Marc Schmitz, Airtag (from the series Spaces N° 6), 2010, airtex and aluminium, 4 x 4 x 1.70 m, edition 1/3 orange (2/3 silver, 3/3 white)
INDIAN BLEND
curated by Anke M. Ulrich

KAREN MIRZA & BRAD BUTLER, LIZA NGUYEN, REBECCA RAUE, MARC SCHMITZ, NORBERT SCHWONTKOWSKI

Opening: Saturday, 9th of January 2010, 6:00 pm

12.01. - 20.02.2010
Tuesday - Saturday 12:00 pm - 6:00 pm
The exhibition "Indian Blend" presents five positions by contemporary European artists for whom India's cultural, mystical and spiritual legacy has provided an important source of inspiration. The title "Indian Blend" evokes the harmonious combination of different ingredients that make up India's particular flavour. The artists selected by Anke M. Ulrich draw in different ways on sociopolitical themes, spiritual promises or personal experiences that they associate with India. In the video installations, paintings, photographs and drawings exhibited, these influences are given subtle, conceptual, poetical or very direct expression while touching on questions of reality and the imagination, utopia and truth, spiritual openness and critical distance. Indian values have become increasingly influential in contemporary art. The exhibition at Galerie Alexandra Saheb addresses this phenomenon and opens a forum in which significant positions are introduced for the first time. In a period in which contemporary Indian art has a strong presence on the Western exhibition circuit, this exhibition shows, conversely, the influence of Indian values and ideas on Western artists.

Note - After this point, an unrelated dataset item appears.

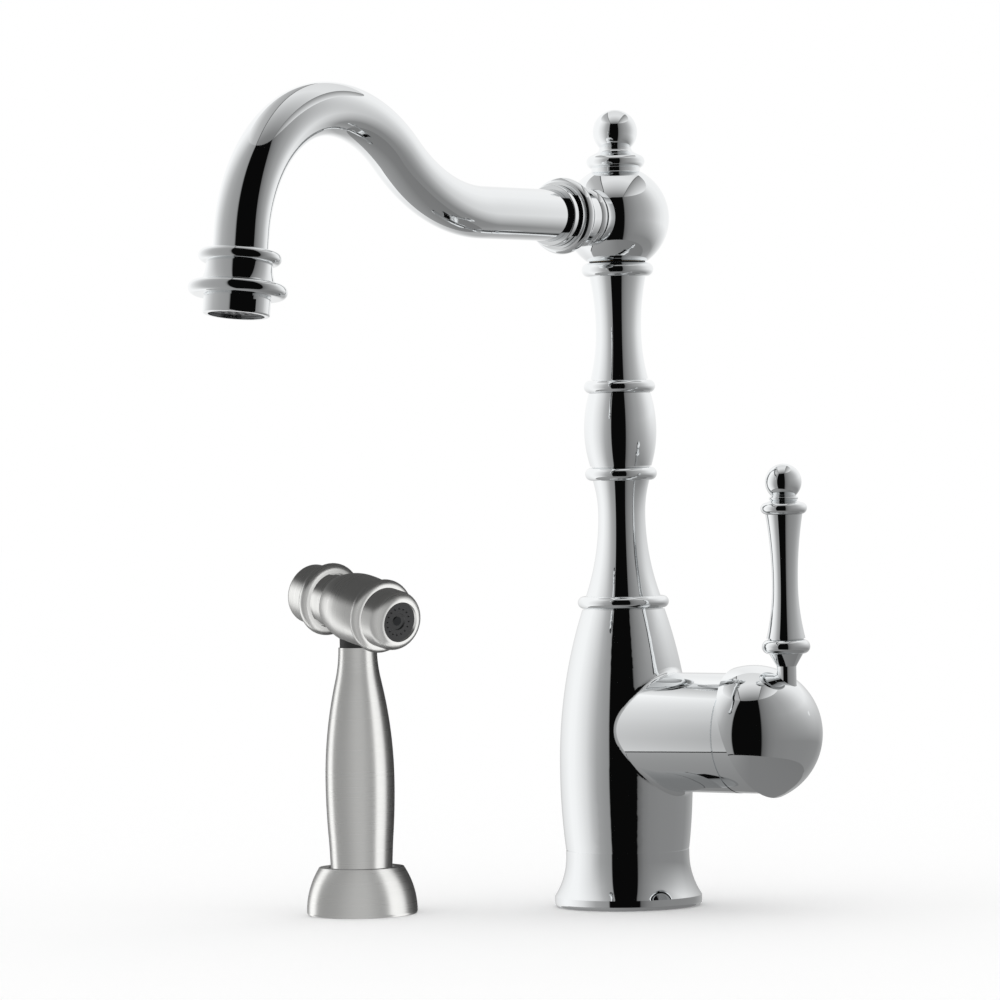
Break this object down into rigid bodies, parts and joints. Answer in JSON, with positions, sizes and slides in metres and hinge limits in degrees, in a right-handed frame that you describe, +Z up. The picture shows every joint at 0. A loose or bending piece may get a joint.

While the film and video projections of Karen Mirza/Brad Butler (London) subject the realities of everyday life in the public spaces of India and Pakistan to a critical examination, the work "Shangri La" by Liza Nguyen (Paris/Cologne) made up of painterly, digitally reworked inkjet prints based on photographs, nonchalantly declares the artist's solidarity with the exile Tibetans in northern India. Rebecca Raue (Berlin), on the other hand, in her paintings collaged with text and photographs, refers in a poetical fashion to the superior truths of individual and universal life philosophies that draw on traditional Indian wisdom. In his spherical video projection "Change your life", Marc Schmitz (Berlin) refers to similar Indian and Asian teachings, pursuing them almost ad absurdum. Finally, the portraits of Norbert Schwontkowski (Berlin) deal with fundamental human questions or refer to depictions of Buddhist deities.